This post discusses what not to do when using the cloud for unstructured data archival storage.
The great sea change is here. IT teams are moving to cloud computing and storage for their enterprise archiving needs.
As an IT leader, you know the advantages of leveraging the cloud for archiving the costly hordes of barely-used unstructured data sitting on primary storage. But when it comes to a new-style cloud archive, there are various ways to make it happen – and various ways to feel pain.
Regardless of the type of corporate data, or whether you’re looking at solutions based on the public cloud or a vendor’s private cloud, here are the four worst cloud archive practices I've encountered – and their best practice replacements.
1. Forgetting eDiscovery
Ever hear of drive shipping? It’s the worst case scenario that can happen when your cloud storage solution lacks self-service eDiscovery. Without the right tools in the cloud, drive shipping becomes the only way for you to meet your eDiscovery obligation when a pressing legal claim hits you. Imagine all your data in the cloud being physically shipped back to you on drives, which you then must deal with, along with the added chain-of-custody complexity.
Not nice. You’d think things would be more advanced than this in 2016, but they aren't in many cloud archive offerings.
Even if litigation is rare for your organization, you should make sure that your cloud archive includes the ability to index data, perform custodian and keyword searches, manage legal holds, and perform self-service targeted collection. You may never use them, but if you ever do need them, these features save you from much pain and anguish.

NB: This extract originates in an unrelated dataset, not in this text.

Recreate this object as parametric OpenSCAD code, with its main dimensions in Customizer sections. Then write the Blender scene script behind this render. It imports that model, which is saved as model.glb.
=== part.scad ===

Remember, the cloud offers incredible cost savings, but a nasty eDiscovery scenario without the right tools will incur shockingly high costs that negate your cloud cost savings.
2. Getting locked in
I’ve been told that many cloud archiving vendors have term commitments and cancellation fees in their service agreements. To me, that’s a huge red flag.
If the solution is great, it should be available on a pay-as-you-go (PAYG) model. I think that speaks volumes. It says, “We’re confident you’ll like our service - we believe it's unlikely you'll want to leave”.
There are other ways of getting locked in too. For instance, some Cloud NAS solutions don’t make it easy to get your data out in bulk – you have to go through them to do it. Being at the mercy of the vendor – and their support policies and professional services fees – is another element of lock-in to avoid.
3. Not having an exit strategy
Archiving is usually a long-term thing. But even if we’re talking 20 years from now, you should know what the end of the road looks like before you get into it.
In other words, can you easily migrate out when it’s time to move on?
The market right now is rife with archive migration projects – organizations getting out of a legacy archive solutions that they’ve been using for the past 10-12 years. The painful lesson is that you need to pay for specialty migration software and services to get it done – with a staggering cost per terabyte.
It isn’t just with cloud archiving – this applies to any cloud service you might use.
You need to be in full control of your data. As you look to move your archive strategy to the cloud, make certain that your cloud archive solution empowers you with self-service abilities to perform bulk extraction on demand – and the data should be exactly what it was before archiving. Also make sure you understand all cost factors associated with exiting.
4. Cutting corners on security and data governance
Most cloud storage offerings are going to put your data in the dark. That is, you don't have easy visibility into what you're storing.
Dark data is a very bad sin because it drives up cost and risk, and may even make it hard to prove compliance.
Think through some of the security scenarios you might be faced with. Perhaps you need to scan for PII? Interrogate access rights? Maybe there’s a need to audit user activity? Make sure you have visibility and controls to meet a variety of business scenarios.
If your cloud archive doesn’t make such things a simple task, you should think twice.
Here’s another example: Imagine your chief general counsel wakes up one day and decides retention policies are important. Your cloud storage not only needs to give you a delete button, but you probably want to preview a retention policy before running it. And you need an audit report to make sure the deletion is defensible. If it's dark data, good luck executing what should be a very simple data governance task.
As a best practice, you should look for a cloud archive solution that intrinsically meets the majority of your security and data governance needs. Layering these things on after the fact can be painful. I’m a firm believer that things like analytics, data loss prevention, auditing, RBAC, and other data governance features need to be deeper in the stack – closer to your data near the point of storage. This concept is a must-have in cloud services, especially archiving.